1924: The Brooklyn Robins of Zack Wheat, Burleigh Grimes and Dazzy Vance were tied with the Giants of Ross Youngs, Travis Jackson and Frankie Frisch as late as Sept. 22. They didn't play head-to-head during the waning days of the season, but the Giants seized control by sweeping a four-game series against the Pirates at the Polo Grounds. Pittsburgh entered that series only 1½ games back of Brooklyn and New York. The Giants won the pennant by 1½ games over the Robins. They went on to the World Series, while Brooklyn and Pittsburgh went home for the winter.

1951: The most famous pennant race in baseball history. The Giants went from 13 games back in August to a first-place tie with the Dodgers by the end of the season. New York won its final seven regular-season games and 12 of its last 13. That set up a best-of-three tiebreaker, won in the decisive game by Bobby Thomson's "Shot Heard Around the World" off Ralph Branca at the Polo Grounds.
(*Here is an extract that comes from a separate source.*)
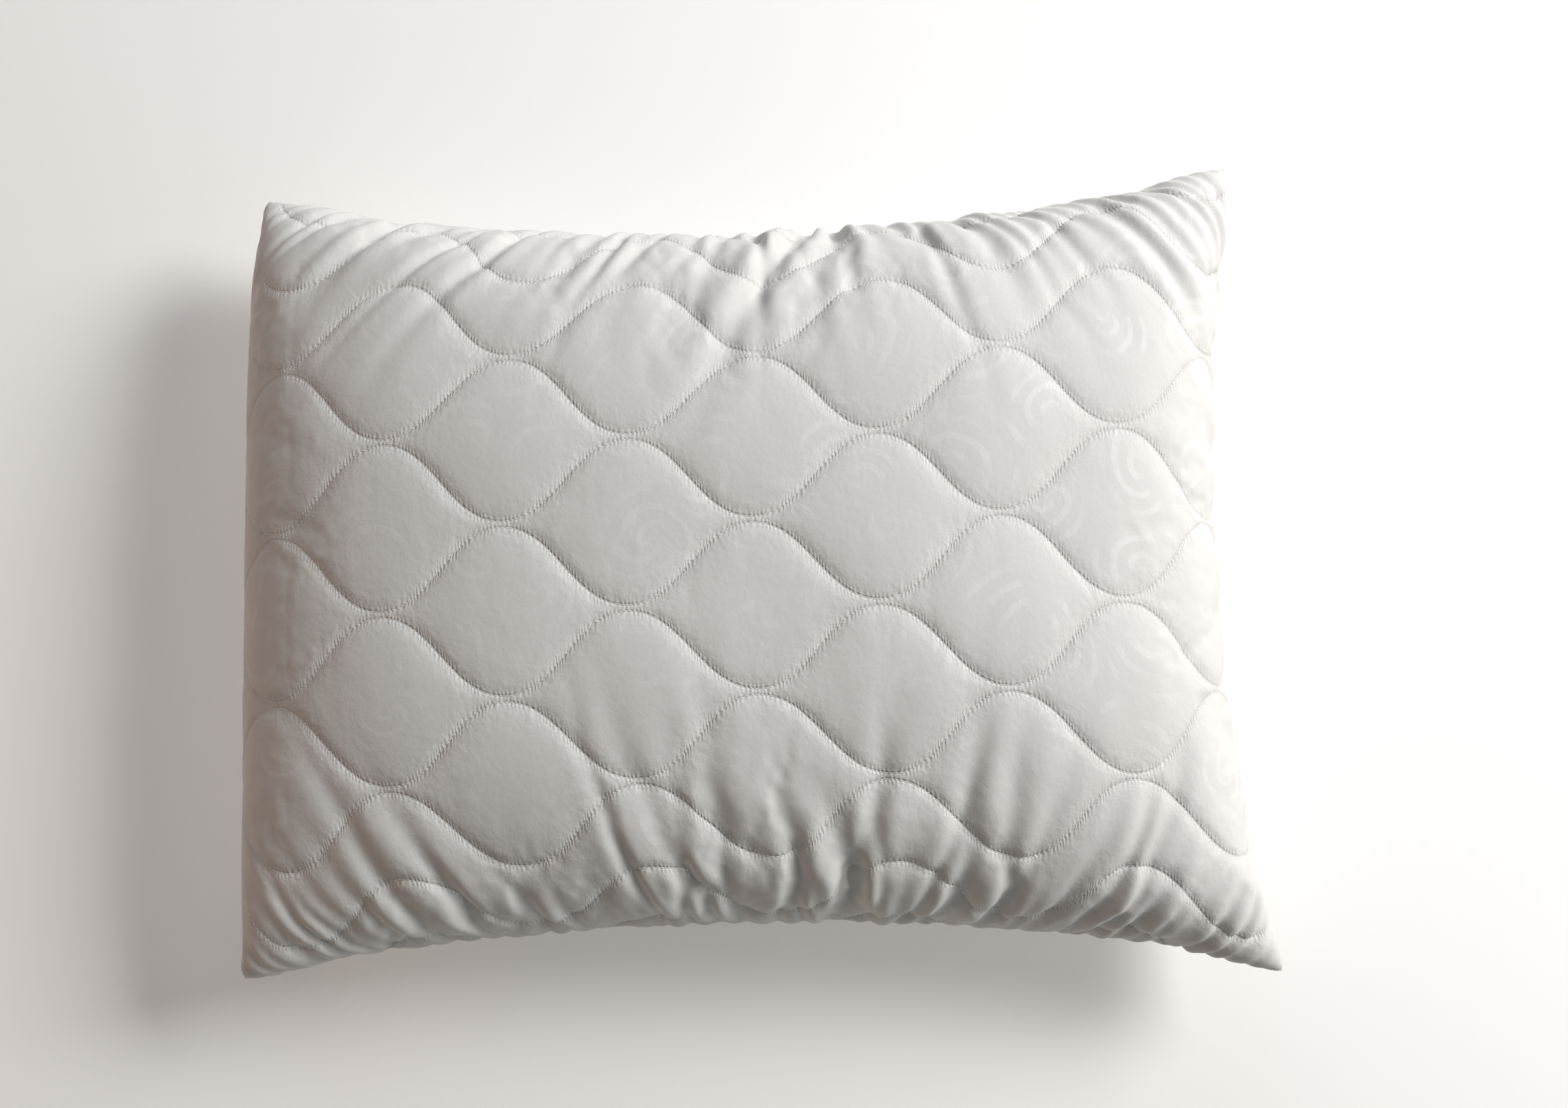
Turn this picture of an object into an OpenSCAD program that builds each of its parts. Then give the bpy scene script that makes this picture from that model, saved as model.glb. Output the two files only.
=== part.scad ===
// Quilted bed pillow that lies flat on its back panel.
// X runs along the long sides, Y along the short sides and Z up. The origin is the middle of the
// footprint, on the surface that the pillow lies on. Every layer is cut from one padded form: a layer is
// the space between two depths under the outer face.

/* [Pillow] */
// Length between the corner tips of the filled pillow
pillow_length = 622; // [480:1:800]
// Width between the corner tips of the filled pillow
pillow_width = 488; // [380:1:640]
// Height of the crown above the side seam
crown_height = 86; // [60:1:120]
// Height of the side seam above the surface under the pillow
seam_height = 66; // [45:1:100]
// Depth that the back panel would swell to if nothing were under it
belly_depth = 84; // [60:1:130]
// How far the long back edge draws in at its middle
back_draw_in = 31; // [0:1:60]
// How far the long front edge draws in at its middle
front_draw_in = 31; // [0:1:60]
// How far the plain short edge draws in at its middle
side_draw_in = 22; // [0:1:60]
// How far the short edge with the zip stands back between its corners
zip_side_recess = 6; // [6:0.5:14]
// How much further the back right corner reaches
back_right_reach = 12; // [0:1:30]
// Roundness of the form along its length, 2 is an ellipse and more is fuller
fullness_along = 4.4; // [2:0.1:6]
// Roundness of the form across its width
fullness_across = 3.2; // [2:0.1:6]

/* [Quilted panels] */
// Thickness of the microfibre face cloth
face_cloth = 0.4; // [0.3:0.1:1]
// Thickness of the wadding
wadding = 4; // [2:0.5:8]
// Thickness of the bonded lining behind the wadding
lining = 0.3; // [0.3:0.1:1]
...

The Giants went to the World Series, while the Dodgers went home for the winter

1962: With the rivalry now shifted to California, the Giants hovered within a few games of the Dodgers all summer, before catching them on the final day of the regular season on a go-ahead homer from Willie Mays in a 2-1 win over Houston. Los Angeles and San Francisco both finished with 101 wins, setting up another classic three-game tiebreaker. The Giants won the decider 6-4, scoring four ninth-inning runs off Ed Roebuck and two relievers at Dodger Stadium. The Giants went on to the World Series, the Dodgers went home for the winter.

1965: The Dodgers led the NL for most of the season, but once again, the Giants overcame a slow start with a blistering second-half run. San Francisco won 14 in a row and 17 of 18 during one September stretch, catching and passing the Dodgers while establishing a four-game edge with two weeks to play. But this time, it was the Dodgers who finished with a flourish, 13 in a row at one point as part of 15 wins in 16 games to finish the season. L.A. clinched the pennant on the next-to-last day of the season, when Koufax struck out 13 against Milwaukee to win his 26th game. The Giants finished two back, and while the Dodgers went on to the World Series, San Francisco went home for the winter.

1966: For much of the season, the race was more between the Giants and Pirates, with the Dodgers hanging around. But L.A. caught fire in September to overtake San Francisco and Pittsburgh, with the Giants slipping past the Pirates for second place by sweeping a three-game series between them to close the season. The Giants finished 1½ games back and while the Dodgers went on to the World Series, the Giants went home for the winter.

With no real distinction between first and second place, none of these great races would be remembered. Even the historic tiebreaker series of 1951 and 1962 would not have happened, as the Giants and Dodgers would instead have been prepping for the postseason, during which they may or may not have met head-to-head.

While this season, or any season for that matter, can't generate the true day-by-day drama of the classic pennant races when the postseason consisted of two pennant winners and nobody else, the Giants-Dodgers derby is the closest we can get to that lost dynamic in today's game. And we can only get that much because of the presence of that nasty, unfair exercise in randomness known as the winner-take-all wild-card game.

One of the Dodgers or Giants is going to play in that game, even though they will have more than 100 wins on their resume. And they'll play a team that was at least 15 or so games separated from them in the standings. That stinks, but the flip side of that outcome is the fact that the other team won't have to play in that game, because they've best traversed the perilous challenge that is the MLB regular season.

Besides, the second-place team has only to look to history for solace. Because for most of baseball history, finishing a strong second meant you got an early start to the winter. Now, you get to play in a wild-card game. Is that really so bad?